In 1965, Bill Bright of Campus Crusade was looking for a tool to assist his organization carry out evangelism on college campuses and beyond. He came up with a little booklet, entitled Four Spiritual Laws which articulated his understanding of the gospel distilled down to four main points.
The Four Spiritual Laws were:
- God loves you and created you to know Him personally (John 3:16, John 17:3).
- Man is sinful and separated from God, so we cannot know Him personally or experience His love (Romans 3:23). A great gulf separates God from sinful humankind. Those separated from God will be punished with everlasting destruction and shut out from the presence of the Lord (2Thessalonians1:8-9).
- Jesus Christ is God’s only provision for man’s sin. Through Him alone we can know God personally and experience God’s love (Romans 5:8, I Corinthians 15:3-6, John14:6). God has bridged the gulf that separates us from God by sending Jesus to die on the cross to pay the penalty for our sins.
- We must individually receive Jesus Christ as Savior and Lord; then we can know God personally and experience His love. We must receive Christ by faith (Ephesians 2:8-9), and personally invite Him in (Revelation 3:20).
For the rest of the 20th century, many evangelicals considered a presentation of these Four Spiritual Laws to be the best way to present the gospel in a nutshell. Millions of booklets were distributed around the world which resulted in many conversions to Christianity. Any critique of this booklet was countered with the observation that it was an effective tool to bring people to faith in Jesus.

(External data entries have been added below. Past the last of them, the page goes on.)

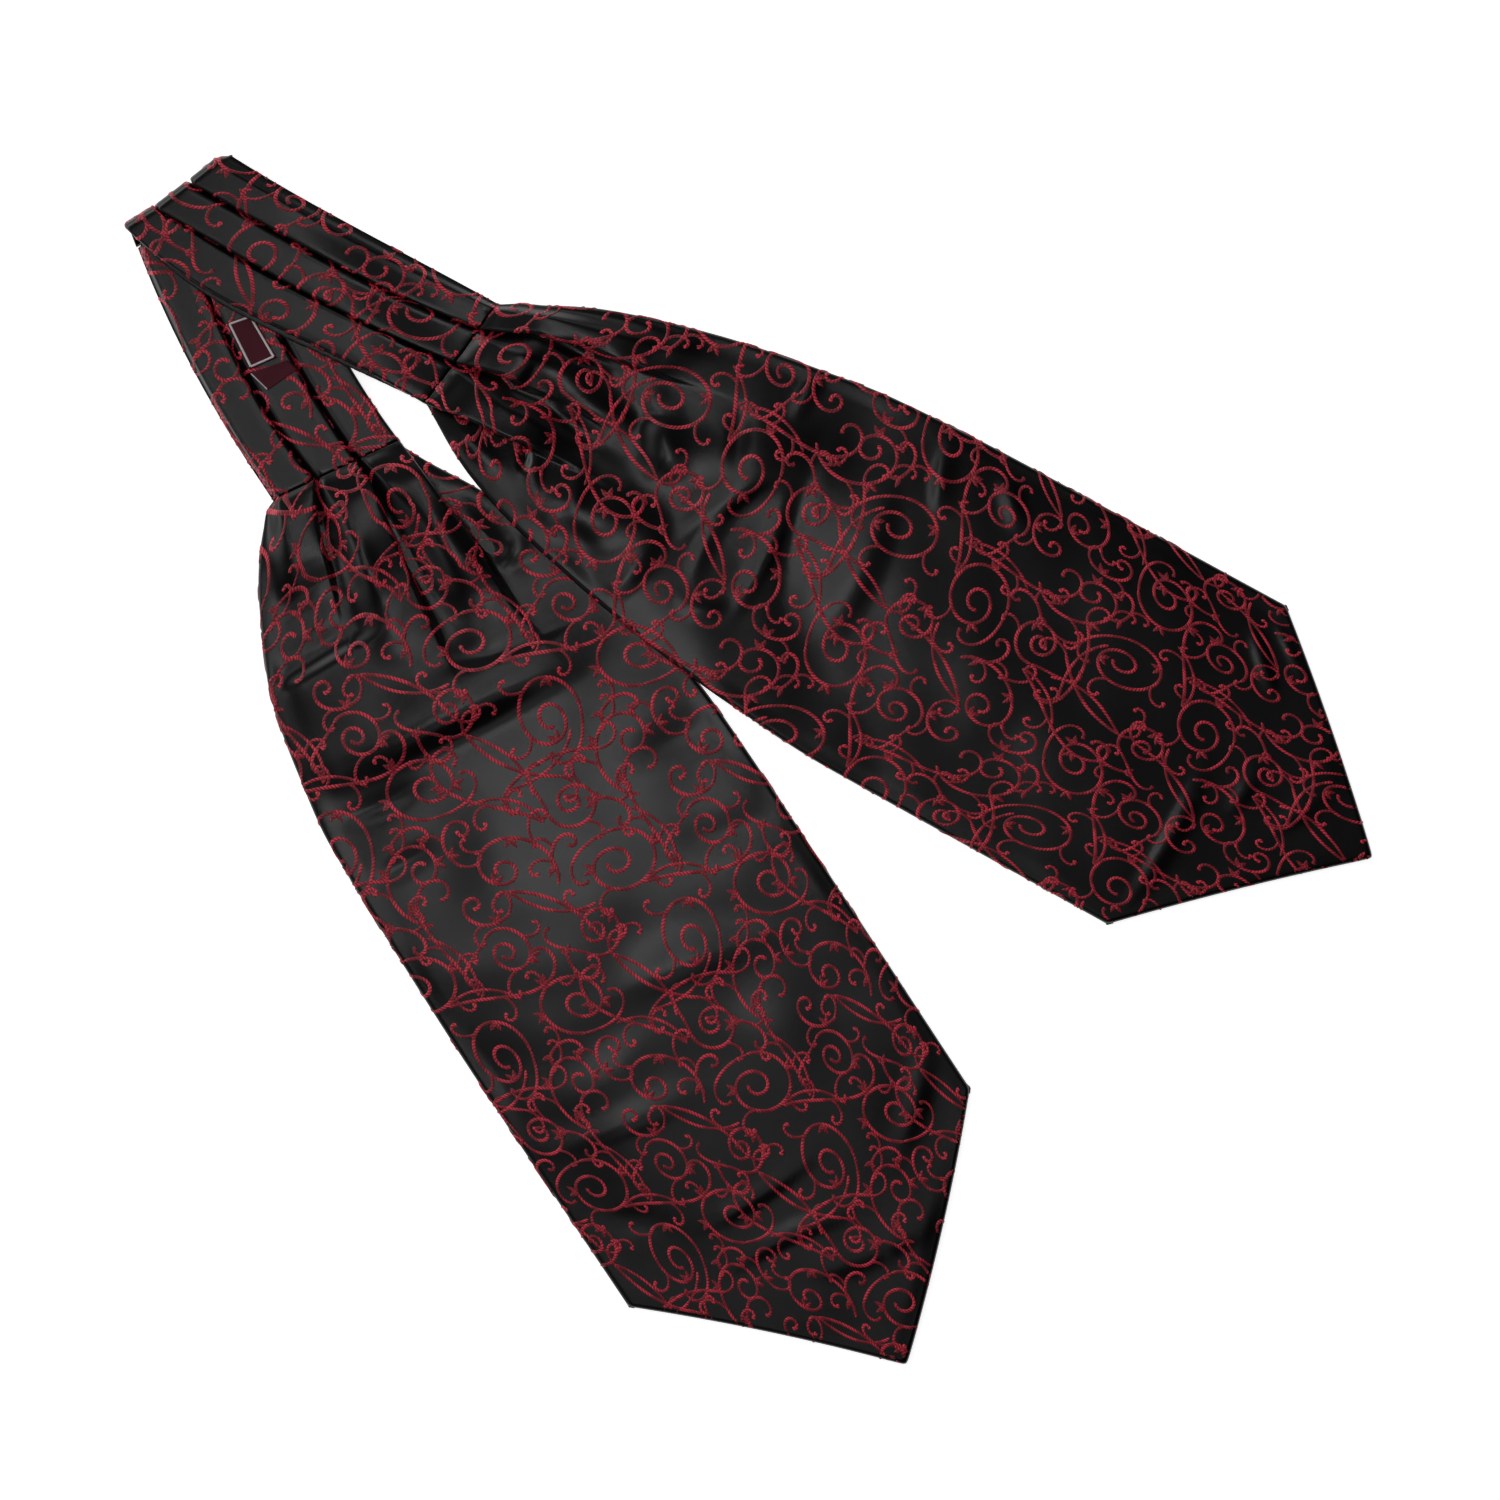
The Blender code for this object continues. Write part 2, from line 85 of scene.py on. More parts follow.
# Steps
ROLL_STEPS, TIP_STEPS = 7, 10  # in half a rolled edge, and in the upper half of a blade's pointed end
STRIP_STEPS, LAST_STEPS = 15, 18
CREST_STEPS, FOLD_STEPS, TUCK_STEPS = 3, 8, 3
NEAR_STEP, FAR_STEP = 0.8, 1.5  # between a blade's rows: close to its seam, and further along
FIRST_ROW, SECOND_ROW, NEAR_ENDS = 0.1, 0.3, 84.0
BAND_STEP = 1.2
WRAP_STEPS = 20
BACK_STEP, BACK_COLUMNS = 3.0, 44
SMALLEST_CUT = 0.01  # metres, the smallest width or length that cut() gives
TINY = 1e-9
MOST_STRETCH = 2.0  # of what a pleat hides, on the flat cloth


def smooth(x):
    x = np.clip(x, 0.0, 1.0)
    return x * x * (3 - 2 * x)


def read(rows, column, at):
    """The column's value this far along: a smooth curve through the rows that never overshoots them."""
    xs, ys = rows["along"], rows[column]
    at = min(max(at, xs[0]), xs[-1])
    slopes = [(ys[i + 1] - ys[i]) / (xs[i + 1] - xs[i]) for i in range(len(xs) - 1)]
    inner = [2 * a * b / (a + b) if a * b > 0 else 0 for a, b in zip(slopes, slopes[1:])]
    tangents = [slopes[0], *inner, slopes[-1]]
    i = max(k for k in range(len(xs) - 1) if xs[k] <= at)
    span = xs[i + 1] - xs[i]
    u = (at - xs[i]) / span
    begin = (1 + 2 * u) * ys[i] + u * span * tangents[i]
    end = (3 - 2 * u) * ys[i + 1] - (1 - u) * span * tangents[i + 1]
    return (1 - u) ** 2 * begin + u * u * end


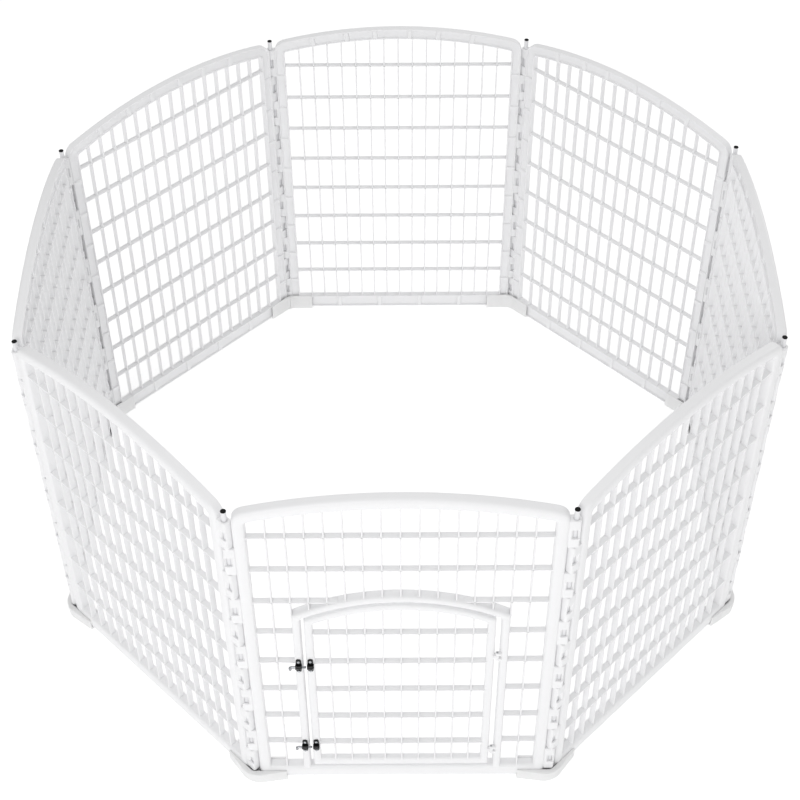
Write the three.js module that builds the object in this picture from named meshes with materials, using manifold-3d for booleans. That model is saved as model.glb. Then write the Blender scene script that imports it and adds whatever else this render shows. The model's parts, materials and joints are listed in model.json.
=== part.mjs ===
// Pet playpen: eight arched grille panels hinged into a ring by drop-in rods.
// Millimetres, +Z up. The origin is the ring's centre on the floor, and the doorway faces -Y.
//
// Each panel is drawn in its own frame: x runs along the panel, y points into the pen, z is up,
// and the plane y = 0 holds the axes of the two hinge rods.

import * as THREE from 'three';
import { mergeVertices } from 'three/addons/utils/BufferGeometryUtils.js';
import Module from 'manifold-3d';

const wasm = await Module();
wasm.setup();

// Ring and panel
const PANEL_COUNT = 8;
const PIN_SPACING = 606; // rod axis to rod axis along one panel
const PANEL_TOP = 867; // crown of the arch above the floor
const ARCH_RISE = 40; // how far the crown stands above the arch's ends
const SHOULDER_RADIUS = 28;
const OPENING_SHOULDER = 7;
const FRAME_DEPTH = 21; // thickness of a panel, front to back
const STILE_WIDTH = 23;
const TOP_RAIL_HEIGHT = 26;
const BOTTOM_RAIL_TOP = 41;
const CLEARANCE = 0.3; // air between pieces that touch

// Lattice
const BAR_WIDTH = 3;
const BAR_DEPTH = 13;
const ROW_COUNT = 8;
const LATTICE_BASE = 36; // height from which the rows are spaced
const TOP_CELL_SHARE = 0.4; // height of the top cell at the stile, in row pitches
const COLUMN_COUNT = 3;

// Hinges
const ROD_RADIUS = 5;
const ROD_BOTTOM = 6;
const ROD_SHOWING = 20; // bare rod between the top knuckle and the cap
const ROD_WALL = 1.5; // round the socket in the rod's top end
const CAP_HEIGHT = 2.7;
const CAP_RIM = 0.4; // cap radius over rod radius
const PLUG_LENGTH = 9; // the cap's stem, pressed into the socket
const KNUCKLE_COUNT = 11; // in one column, shared by two panels
const KNUCKLE_WALL = 3.6;
const KNUCKLE_GAP = 1;
const ROD_PLAY = 0.6; // bore radius over rod radius
const SWING_GAP = 1.8; // between a knuckle and the other panel's stile
const FOLD_GAP = 0.4; // between two stiles folded to a right angle
const COLUMN_DROP = 18; // top knuckle below the arch's ends

// Corner shoes
const SHOE_ARM = 66; // from the rod axis to the end of an arm
const SHOE_FLOOR = 5;
const SHOE_HEIGHT = 30; // of the outer wall
const SHOE_LIP = 1; // inner wall over the bottom rail
const SHOE_WALL = 3.5;
const SHOE_SOCKET_TOP = 20;
const SHOE_CORNER_RADIUS = 45;
const SHOE_CORNER_REACH = 20; // rod axis to the outside of the corner
const SHOE_INNER_RADIUS = 40;

// Doorway and door leaf
const DOORWAY_HALF_WIDTH = 202; // to the outer edges of its posts
const DOOR_MEMBER = 16; // width of the posts, of the leaf's stiles and of both arches
const DOORWAY_OVER_ROW = 19; // the arch's crown over the row of bars it covers
const DOORWAY_ROW = 6;
const DOORWAY_RISE = 57;
const DOORWAY_SHOULDER = 8;
const LATCH_GAP = 6; // leaf to post on the latch side
const HINGE_GAP = 10; // leaf to post on the hinge side
const ARCH_GAP = 8;
const SILL_GAP = 7;
const LEAF_DEPTH = 14;
const LEAF_SETBACK = 0.5; // the leaf's face behind the panel's face
const LEAF_RAIL_HEIGHT = 22;
const HINGE_LUG_RADIUS = 4.3;
const HINGE_PIN_RADIUS = 1.8;
const HINGE_PIN_PLAY = 0.5;
const HINGE_LUG_HEIGHT = 6;
const LEAF_LUG_HEIGHT = 9;
const LUG_GAP = 0.4;
const UPPER_HINGE_OVER_ROW = 23; // hinge centres from the rows beside them
const LOWER_HINGE_UNDER_ROW = 21;
const LATCH_UNDER_ROW = 2.8;

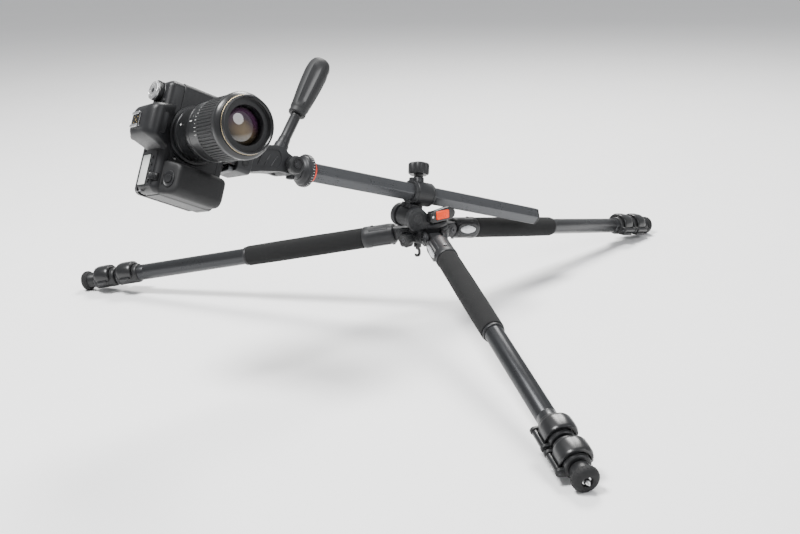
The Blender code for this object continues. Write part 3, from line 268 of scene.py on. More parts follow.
moulded("latchSilver", (0.52, 0.53, 0.545), 0.34, 0.65, grain=(1400, 0.00003), patch=0.05, wear=0.1)
moulded("signalOrange", (0.92, 0.060, 0.0005), 0.55, grain=(1000, 0.00003), patch=0.04, wear=0.1, dust=0.02)
moulded("signalRed", (0.80, 0.045, 0.015), 0.42, grain=(1000, 0.00003), patch=0.05, wear=0.1, dust=0.04)
moulded("footRubber", (0.010, 0.010, 0.0105), 0.75, grain=(1300, 0.00009), patch=0.2, wear=0.2, dust=0.28)
moulded("handleRubber", (0.0155, 0.016, 0.0168), 0.55, grain=(1500, 0.00008), patch=0.12, wear=0.2,
    dust=0.12)
moulded("shellBlack", (0.0085, 0.0088, 0.0098), 0.40, grain=(1700, 0.00006), patch=0.08, wear=0.35,
    cells=(2400, 0.00004, "F1"))
moulded("grainRubber", (0.0080, 0.0082, 0.0088), 0.55, grain=(1900, 0.00005), patch=0.12, wear=0.1,
    cells=(1150, 0.00020, "SMOOTH_F1"))
moulded("barrelBlack", (0.0105, 0.0108, 0.0115), 0.30, grain=(1500, 0.00003), patch=0.07, wear=0.25,
    coat=0.1)
moulded("ribRubber", (0.016, 0.0165, 0.0172), 0.50, grain=(1600, 0.00005), patch=0.10, wear=0.35, dust=0.14)
moulded("steel", (0.62, 0.62, 0.625), 0.26, 1.0, grain=(900, 0.00002), patch=0.08, wear=0.15,
    draw=(40, 1400, 1400))
moulded("darkSteel", (0.055, 0.055, 0.058), 0.32, 0.9, grain=(900, 0.00002), patch=0.1, wear=0.4)
moulded("dialSilver", (0.50, 0.50, 0.50), 0.30, 0.9, grain=(1200, 0.00002), patch=0.06, wear=0.2)
moulded("paleGold", (0.72, 0.58, 0.36), 0.24, 1.0, grain=(900, 0.00001), patch=0.05, wear=0.1)
moulded("clampGrey", (0.075, 0.077, 0.08), 0.38, 0.5, grain=(1200, 0.00003), patch=0.08, wear=0.2)
moulded("whiteInk", (0.72, 0.72, 0.70), 0.5, grain=(900, 0.00001), patch=0.06, wear=0.0)
moulded("baffleBlack", (0.0022, 0.0022, 0.0024), 0.5, grain=(1400, 0.00004), patch=0.2, wear=0.1, dust=0.02)
moulded("contactGold", (0.75, 0.55, 0.22), 0.25, 1.0, grain=(900, 0.00001), patch=0.05, wear=0.1)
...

But over the years I began to notice some cracks in this telling of the story. I began to wonder who had created the great gulf. Had God created it because God couldn’t stand getting up close to God’s own creation? Why was the gulf there between God and me before I had even sinned consciously? Did God have to be paid off by the cruel death of Jesus so God could undergo a mind change about sinful people? Or was the penalty paid to the Devil, as some thought? What would really happen to those who never got their hands on one of these booklets so they could do what it recommended? Other than getting oneself across that wide gulf and then handing out more booklets, what else did this experience call us to?
It has been a long journey for me personally to come to the realization that there is a better way to tell the biblical story of salvation. Through study, reflection, listening and learning I have discovered and adopted a new set of Four Spiritual Laws. I call them laws to contrast the story they tell to the one Bill Bright had us hooked on for many decades. It would perhaps be better to refer to them as chapters, pillars of truth or major movements in the gospel drama.
- Everyone starts with an original blessing. Genesis 1 affirms that everything that was created was good and it was all inter-connected. God declared that humankind was created in “our” image, letting us in on the reality that God dwells in relationship and that we are created to live in relationship with God and one another. Through this lens we perceive that we are all “Children of God.” We belong together with God and one another and this is good. What God has brought together no one should try to separate.
- We live with the illusion of separation from God because wrong choices we make obscure the original blessing. The story of Cain and Abel reminds us that sin is always crouching at the door tempting us to think and act in ways that blur the fact that we are children of God. The more we yield to this temptation, the more we begin to believe the illusion that we are separated from God. The debris left behind by wrong choices covers the greater truth of our original blessing. Such a default illusion makes sin a much more serious matter than simple disobedience.
- Jesus becomes one of us to help us re-imagine our original blessing and re-connect us consciously to God, others and all of creation. This allows us to become children of God in the true depth and intimacy that comes with a re-discovered original blessing. Jesus’ life, death and resurrection open up the way for us to become our true selves, our children-of-God selves. Jesus helps us change our mind about God. God’s mind about us never needed changing because God is Love. When we truly experience this deep connection with God and all creation, we begin acting in ways that bring all things together.
- The end of the story happens when God has reconciled all of God’s creation back to the conscious state of original blessing. Revelation 21 and 22 picture this grand coming together as a bride and bridegroom consummating their marriage. All of heaven and earth are brought together, as it was in the beginning. Our role throughout this story is to remember the togetherness from which we come and lean into the togetherness that God is moving all creation toward in the end.
This version of Four Spiritual Laws is Good News from start to finish. It is the story of a good God always at work to re-member whatever has been dis-membered in life. And we are called to be open to allowing God to bring some of the end God has in store into the world in which we live. “Your kingdom come, your will be done, on earth as it is in heaven.”
Some think this story is too good to be true. But I find it to be a life-giving story and more believable than the earlier version which has a petty god consigning to eternal, conscious torment all those who don’t believe and act on Bill Bright’s four spiritual laws.